Now, what The Sentencing Project report doesn’t tell us is where these African-American inmates are from. How many are Vermont residents, versus those arrested while visiting or passing through? That’s the subject of ongoing research — and we’ll get back to it later on.
'Nothing but problems'
Corey Jones is serving time in the Northern State Correctional Facility, in Newport. Brave Little State was able to speak with him on the phone through his attorney Amy Davis — over Bluetooth, in Davis' car.
Corey is serving up to three years, for distributing $40 worth of heroin. He was arrested in St. Johnsbury in 2016 as part of a big series of controlled buys — basically sting operations. He maintains his innocence.
The Vermont Defender General’s Office has appealed Corey Jones’ case to the Vermont Supreme Court, arguing that the jury convicted him based on insufficient evidence. On the day we spoke, the court heard Corey’s case. The attorney arguing the case, a woman named Dawn Matthews, also suggested there was bias involved. Corey is black.
“In light of the statistics and our continuing history of racism both in this country and in this state, a judge has to be especially alert in a drug case with very weak facts,” Matthews said.
Her argument was basically Implicit Bias 101.
“It’s not just judges. It’s prosecutors, it’s defense attorneys, it’s courtroom staff, it’s jurors,” Matthews said. “It’s everybody that has this kind of shorthand that works in our brains where we have a tendency to associate people of color with crime without even realizing that we’re doing it.”
Corey Jones says he experienced more than bias almost as soon as he got to St. Johnsbury, in 2013. He’d moved from Florida to be near his sister in Danville, and he was looking for a job and apartment in town. He says someone on the street called him the N-word, and he ended up getting in a fight, and then on law enforcement’s radar.
“And it just went from there,” he says. “I have had nothing but problems with St. Johnsbury.”
Corey mentions one instance outside a Dunkin’ Donuts: “I smoked a cigarette outside of Dunkin’ Donuts, I’m ‘loitering.’ Well, I just bought a coffee.”
His misdemeanor charges and convictions piled up. Simple assault, violating conditions of release, violating a trespass notice. Headlines in the local paper would refer to him by name, like a person of infamy.
“Now, on paper, I look like some menace in St. Johnsbury. And I just don’t feel that’s a clear representation of who I am. I’m 43 years old and I’ve got more charges in Vermont, in a year that I’ve been on the street, than I had my whole life in Florida.

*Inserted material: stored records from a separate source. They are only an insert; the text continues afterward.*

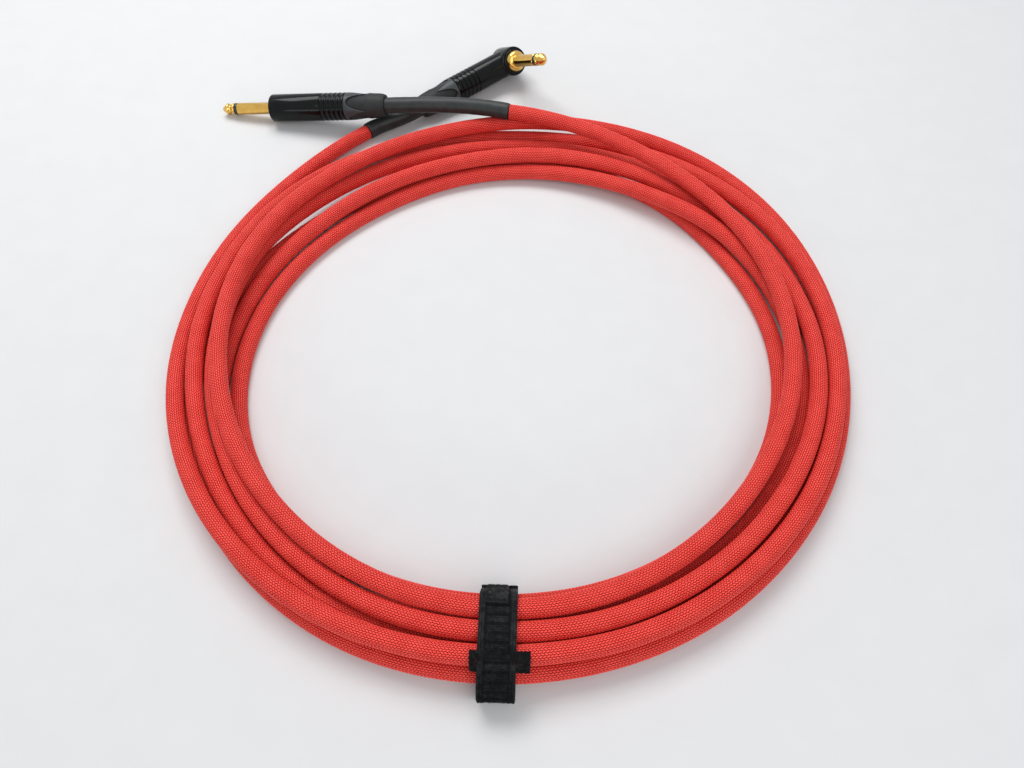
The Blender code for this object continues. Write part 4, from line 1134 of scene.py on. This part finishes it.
def floor():
    mesh = mesh_of("floor", [(-3, -3, 0), (3, -3, 0), (3, 3, 0), (-3, 3, 0)], [[(0, 1, 2, 3)]],
                   flat=True)
    pale, tree, shader = material("floor_pale", (0.74, 0.74, 0.74), 0.85, specular=0.15)
    cloud = ramp(noise(tree, 60.0, 5.0), (0.3, (0.732,) * 3), (0.7, (0.748,) * 3))
    feed(shader, Base_Color=cloud)
    # Far from the object the floor fades into the background, for what looks at it alone
    place = add_node(tree, "TexCoord").outputs["Object"]
    away = tree.nodes.new("ShaderNodeVectorMath")
    away.operation = "LENGTH"
    connect(place, away.inputs[0])
    fade = add_node(tree, "MapRange", Value=away.outputs["Value"], From_Min=0.45, From_Max=1.7,
                    To_Min=0.0, To_Max=1.0)
    fade.interpolation_type = "SMOOTHSTEP"
    glow = add_node(tree, "Emission", Color=(*BACKGROUND, 1.0))
    mixed(tree, Value(fade.outputs["Result"]) * looked_at(tree), shader, glow, "Material Output")
    mesh.materials.append(pale)
    placed("floor", mesh)


def lamp(name, place, target, size, power, colour=(1, 1, 1)):
    light = bpy.data.lights.new(name, "AREA")
    light.shape, light.size, light.size_y = "RECTANGLE", size[0], size[1]
    light.energy, light.color = power, colour
    made = placed(name, light)
    made.location = place
    made.rotation_euler = (Vector(target) - Vector(place)).to_track_quat("-Z", "Y").to_euler()


def studio():
    world = bpy.data.worlds.new("studio")
    world.use_nodes = True
    tree = world.node_tree
    light = feed(tree.nodes["Background"], Color=(0.9, 0.95, 1.0, 1.0), Strength=0.42)
    seen = add_node(tree, "Background", Color=(*BACKGROUND, 1.0))
    mixed(tree, looked_at(tree), light, seen, "World Output")
    bpy.context.scene.world = world
    lamp("key", (-0.25, 0.55, 0.95), (0, 0, 0), (0.8, 0.5), 9.0)
    lamp("fill", (0.35, -0.75, 0.9), (0, 0, 0), (0.9, 0.7), 4.0)
    lamp("gloss", (-0.1, -1.5, 0.40), (0, 0.1, 0), (1.8, 0.2), 4.0, (0.92, 1.0, 0.97))


def camera():
    """The photograph's view: 33 degrees off straight down, from the near side."""
    tilt = math.radians(56.8)
    made = placed("camera", bpy.data.cameras.new("camera"))
    made.data.sensor_width, made.data.lens = 36.0, 29.88
    made.location = (0.00496, -0.2508, 0.3176)
    made.rotation_euler = (math.radians(90) - tilt, 0, 0)
    bpy.context.scene.camera = made


floor()
studio()
camera()
tie()
view = bpy.context.scene.view_settings
view.view_transform = "Standard"
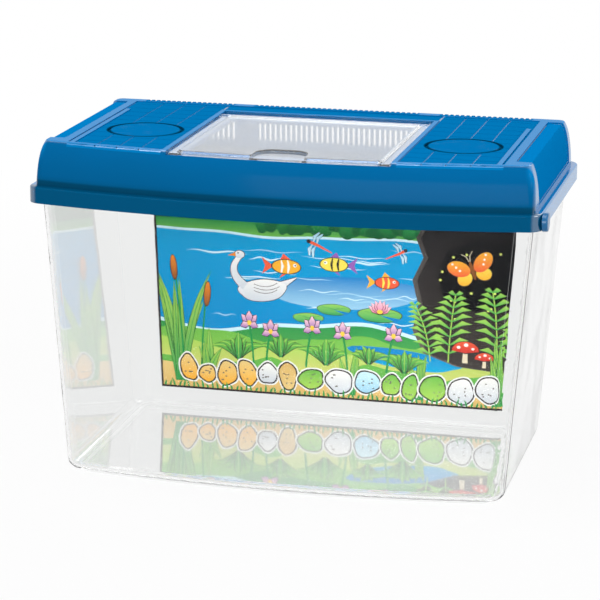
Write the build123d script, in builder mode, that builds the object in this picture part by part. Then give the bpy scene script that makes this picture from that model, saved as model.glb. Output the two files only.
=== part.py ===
# Pet tank: bow-fronted clear tank, vented lid with a lift-up feeding hatch, picture card.
# Millimetres, with the origin under the middle of the bounding box, X across the width,
# Y towards the back and Z up. The foot ring stands on Z = 0.
import os
from math import sqrt

from build123d import *

# Overall plan of the lid rim
rim_width = 370.0
rim_depth = 219.0
bow = 20.0
rim_corner = 12.0
lid_top_z = 247.0

# Lid shell
lid_height = 44.0
rim_height = 11.8
ledge_width = 5.0
lid_wall = 2.6
rim_edge_round = 1.3
crown_lean = 8.5
end_lean = 5.5
back_lean = 3.2
crown_corner = 5.5
top_edge_round = 1.6

# End recesses that wrap over the shoulders
recess_depth = 1.2
recess_reach = 22.0
recess_front_post = 22.5
recess_back_post = 20.5
recess_floor_rise = 2.4
recess_corner = 4.0

# Panels, ribs and grid grooves on the lid's top
panel_drop = 0.8
panel_front_lip = 2.4
panel_end_margin = 28.0
panel_back_margin = 17.5
rib_end_margin = 31.5
rib_width = 3.4
rib_back_margin = 51.5
grid_pitch = 16.8
groove_width = 0.9
groove_depth = 0.45

# Round port covers
port_setback = 92.5
port_radius = 28.0
port_gap = 2.2
port_ledge = 3.4
port_ledge_thickness = 1.6
cover_thickness = 1.8

# Vent slots over the back edge
slot_pitch = 4.1
slot_width = 2.0
slot_foot = 3.4
slot_top_reach = 4.5
middle_slots = 31
side_slots = 17
slot_group_gap = 21.0

# Feeding hatch and the seat it lies in
seat_half_width = 80.5
seat_back_margin = 39.5
seat_depth = 3.2
seat_lip = 3.5
seat_border = 11.0
opening_back_border = 21.0
hatch_gap = 0.25
hatch_side_gap = 1.4
hatch_sheet = 1.4
hatch_step_in = 5.0
hatch_bevel = 1.6
hatch_front_step = 3.2
hatch_corner = 3.0
hinge_setback = 12.0
hinge_radius = 1.2
hinge_fit = 0.06
pin_reach = 2.6
scoop_half_width = 19.0
scoop_length = 25.0
scoop_corner = 13.0

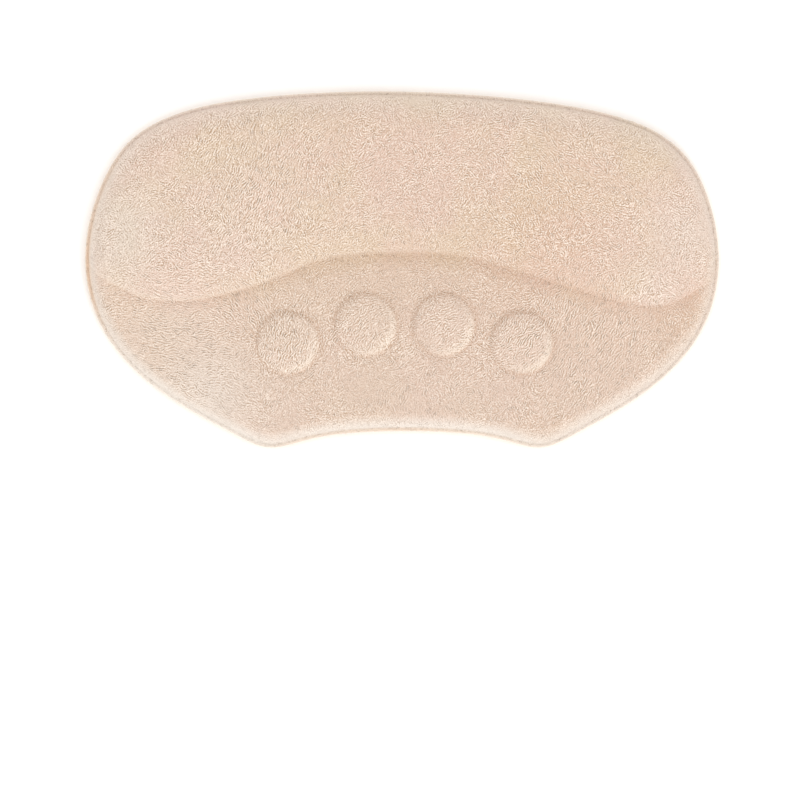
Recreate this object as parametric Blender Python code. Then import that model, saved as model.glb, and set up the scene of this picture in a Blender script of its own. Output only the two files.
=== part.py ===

“I don’t know. I just don’t feel like this state — I feel like there’s some kind of stigmatism or some kind of stereotype up here, because it’s not a very racially diverse state. Had I known that — I didn’t like, look it up and see that this state’s 93.3 percent white, and I’m gonna come up here and start my life over, I didn’t look at that situation. I didn’t think it would be a situation — I’m biracial as it is. My mother’s white, my father’s black and they’ve been together my whole life.”
Now, Corey is one person, living in one part of Vermont. We can’t extrapolate his experience out into an answer to Rosie’s question. But it’s worth noting that our state is very much grappling with the presence of straight up racism here, today, in 2018.
You might have heard about Kiah Morris. She was the only African-American woman serving in the Vermont Legislature, until she resigned in September. In August she told VPR she’d been the target of hate online and in her daily life for more than a year.
“I had a home invasion, vandalism, even the woods near my house where we’d go and walk frequently as a family had swastikas painted all over the trees there,” Morris said.
Meanwhile, Vermont’s lack of diversity has become a punchline, with this recent Saturday Night Live skit spoofing a neo-Confedate meeting:
This stuff wasn’t about incarceration specifically, but even an academic who studies race and punishment took one look at Vermont’s numbers and made a pretty blunt observation:
“You know, you have a low rate of incarceration overall, right, compared to Texas and other places. But you have a very high rate of incarceration for African-Americans," said John Eason, an associate professor of sociology at the University of Wisconsin, and before that Texas A&M University. "So yeah, that would say, relative to other places, even Texas, that Vermont's just more racist."
To be fair, Eason has never been to Vermont, or studied it, but it’s striking that this was his expert opinion.
“That's something that needs to be fixed in the culture there,” Eason says. “So what is it about Vermont? That's the question I have.”
The question of the moment
It’s the same question Rosie has, and as it turns out, it’s a question that pretty much everyone in Vermont government and the criminal justice system has, too.
But the answer is elusive. Part of the reason, according to Professor Eason, is that there’s a lack of research into rural incarceration writ large.
“Rural places are often overlooked and understudied,” says Eason, who has studied black versus white incarceration in one rural state: Arkansas.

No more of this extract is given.